Il est Celui qui vient, il est Celui que nous allons accueillir bientôt, il est Celui que nous allons commencer de découvrir bientôt, et s’il est une chose que l’on peut dire avec certitude, c’est qu’on en finit jamais de le découvrir. Non pas que l’on sache tout sur lui, ce n’est pas de ça qu’il est question,. Mais on n’en finit jamais de découvrir à quel point lorsqu’il vient jusqu’à nous, lorsqu’il vient au devant de notre désir, au devant de notre espérance, au devant de notre besoin de Salut, nous sommes assurés d’une présence absolument inépuisable. Il vient vers nous pour, véritablement, être avec nous.

La semaine prochaine, le 24, Celui que nous célèbrerons, c’est Jésus « Dieu-sauve », c’est aussi Emmanuel « Dieu-avec-nous ». Dieu avec nous dans la personne de Jésus.

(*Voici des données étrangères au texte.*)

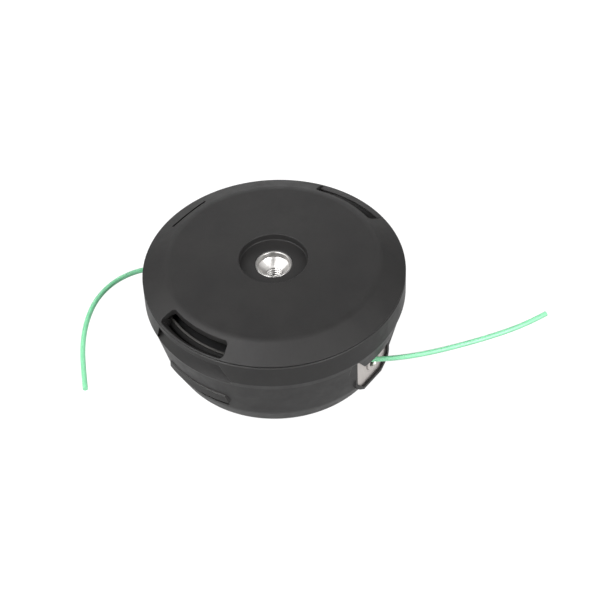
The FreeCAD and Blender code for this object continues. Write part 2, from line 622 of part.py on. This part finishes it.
# ---------------------------------------------------------------------------
# Cutting line: wound on the spool, and the two free ends.
# ---------------------------------------------------------------------------
for name, r, z0, z1 in (("wound_line_lower", "wound_low_rad", "fl_low_z+fl_thick+0.1", "fl_mid_z-0.1"),
                        ("wound_line_upper", "wound_top_rad", "fl_mid_z+fl_thick+0.1", "fl_top_z-0.1")):
    w = revolve(name + "_turned", [("hub_rad+0.1", z0 + "+1.1"), ("hub_rad+1.2", z0), (r + "-1.1", z0),
                                   (r, z0 + "+1.1"), (r, z1 + "-1.1"), (r + "-1.1", z1),
                                   ("hub_rad+1.2", z1), ("hub_rad+0.1", z1 + "-1.1")])
    node(w, name)

ROUTES = {
    "free_line_right": [(45.2, -5.2, 28.6), (54.0, 0.3, 28.6), (66.0, 10.6, 28.6), (78.4, 24.8, 28.5),
                        (88.2, 37.6, 28.4), (95.2, 48.6, 28.3), (99.2, 57.4, 28.2)],
    "free_line_left": [(-45.2, 5.2, 28.6), (-54.2, -0.4, 28.6), (-65.4, -8.0, 28.6), (-71.4, -19.5, 28.5),
                       (-71.9, -32.7, 28.4), (-67.6, -45.6, 28.3), (-60.7, -57.5, 28.2),
                       (-53.0, -67.3, 28.1), (-45.2, -76.3, 28.0)],
}


def line_path(pts):
    """Straight runs joined by tangent arcs; returns the wire and its radii."""
    pts = [V(*p) for p in pts]
    edges = []
    radii = []
    here = pts[0]
    for i in range(1, len(pts) - 1):
        a = (pts[i - 1] - pts[i])
        b = (pts[i + 1] - pts[i])
        la, lb = a.Length, b.Length
        a.normalize()
        b.normalize()
        turn = math.pi - a.getAngle(b)
        back = 0.45 * min(la, lb)
        radius = back / math.tan(turn / 2)
        radii.append(round(radius, 1))
        p = pts[i] + a * back
        q = pts[i] + b * back
        bis = (a + b)
        bis.normalize()
        centre = pts[i] + bis * (radius / math.cos(turn / 2))
        mid = centre - bis * radius
        edges.append(Part.LineSegment(here, p).toShape())
        edges.append(Part.Arc(p, mid, q).toShape())
        here = q
    edges.append(Part.LineSegment(here, pts[-1]).toShape())
    return Part.Wire(edges), radii


for name, pts in ROUTES.items():
    wire, radii = line_path(pts)
    d = V(*pts[1]) - V(*pts[0])
    prof = Part.Wire([Part.Circle(V(*pts[0]), d, P("line_dia") / 2).toShape()])
    tube = wire.makePipeShell([prof], True, False)
    want = math.pi * (P("line_dia") / 2) ** 2 * wire.Length
    print("%s: length %.1f mm, radii %s, volume %.1f of %.1f"
          % (name, wire.Length, radii, tube.Volume, want))
    if abs(tube.Volume - want) > 0.01 * want:
        raise RuntimeError(name + ": tube volume is wrong")
    f = doc.addObject("Part::Feature", name + "_tube")
    f.Shape = tube
    f.Placement = FreeCAD.Placement()
    node(f, name)

doc.recompute()

# ---------------------------------------------------------------------------
# Every object must be sound before anything is written.
# ---------------------------------------------------------------------------
for o in doc.Objects:
    if "Invalid" in o.State or "Error" in o.State:
        raise RuntimeError("%s (%s) failed: %s" % (o.Name, o.Label, o.State))
os.makedirs("parts", exist_ok=True)
for o in NODES:
    s = o.Shape
    if s.isNull() or not s.isValid() or not s.Solids:
        raise RuntimeError(o.Label + ": no valid solid")
    if len(s.Solids) != 1:
        print("note: %s has %d solids" % (o.Label, len(s.Solids)))
    s.exportStep("parts/%s.step" % o.Label)
    b = s.BoundBox
    print("%-18s solids %d volume %9.1f  x %.1f..%.1f y %.1f..%.1f z %.1f..%.1f"
          % (o.Label, len(s.Solids), s.Volume, b.XMin, b.XMax, b.YMin, b.YMax, b.ZMin, b.ZMax))
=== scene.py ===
import math

import bpy
from mathutils import Matrix, Vector


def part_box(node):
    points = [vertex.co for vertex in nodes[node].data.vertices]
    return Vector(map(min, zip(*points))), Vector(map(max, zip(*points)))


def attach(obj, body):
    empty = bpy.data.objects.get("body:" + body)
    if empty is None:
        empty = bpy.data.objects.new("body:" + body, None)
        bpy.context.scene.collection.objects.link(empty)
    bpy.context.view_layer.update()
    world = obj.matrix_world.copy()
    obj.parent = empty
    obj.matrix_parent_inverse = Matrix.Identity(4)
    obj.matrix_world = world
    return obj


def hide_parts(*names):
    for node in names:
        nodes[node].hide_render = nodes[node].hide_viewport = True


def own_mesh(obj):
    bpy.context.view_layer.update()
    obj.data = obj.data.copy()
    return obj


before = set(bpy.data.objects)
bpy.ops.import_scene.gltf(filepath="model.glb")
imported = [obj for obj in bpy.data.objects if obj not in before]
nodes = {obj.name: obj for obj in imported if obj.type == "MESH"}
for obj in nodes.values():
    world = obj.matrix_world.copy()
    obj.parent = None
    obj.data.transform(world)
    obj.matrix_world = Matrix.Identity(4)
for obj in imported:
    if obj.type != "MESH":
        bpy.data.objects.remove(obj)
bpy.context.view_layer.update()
scene = bpy.context.scene
MM = 0.001


# ---------------------------------------------------------------------------
# Small helpers
# ---------------------------------------------------------------------------
def new_object(name, verts, faces, smooth=True):
    me = bpy.data.meshes.new(name)
    me.from_pydata([tuple(c * MM for c in v) for v in verts], [], faces)
    me.update()
    if smooth:
        me.polygons.foreach_set("use_smooth", [True] * len(me.polygons))
    ob = bpy.data.objects.new(name, me)
    scene.collection.objects.link(ob)
    return ob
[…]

Un Jésus qui fait chemin avec toute existence humaine qui veut bien lui donner sa foi, c’est-à-dire lui faire confiance. Il ne fait pas acception des personnes, il accueille chacun, chacune ; chacun, chacune  tel qu’il est, telle qu’elle est, quelles que soient ses équations ; il accueille chacun et il assure chacun d’une fraternité indéfectible. C’est la modalité sous laquelle s’exerce sa seigneurie d’amour.

Alors demeurons dans la pensée de Celui qui vient, laissons-nous, laissons-nous polariser par lui. J’ai envie presque de citer ici saint Augustin qui, à la fin de sa règle, invite ceux et celles pour qui il a écrit, à se laisser aimanter, polariser, par la beauté spirituelle. Eh bien, laissons-nous polariser aimanter, attirer par la douce lumière de Celui qui vient combler tout désir de notre cœur , le Prince de la paix, le propre Fils de Dieu, notre Seigneur et notre frère, Jésus le Christ.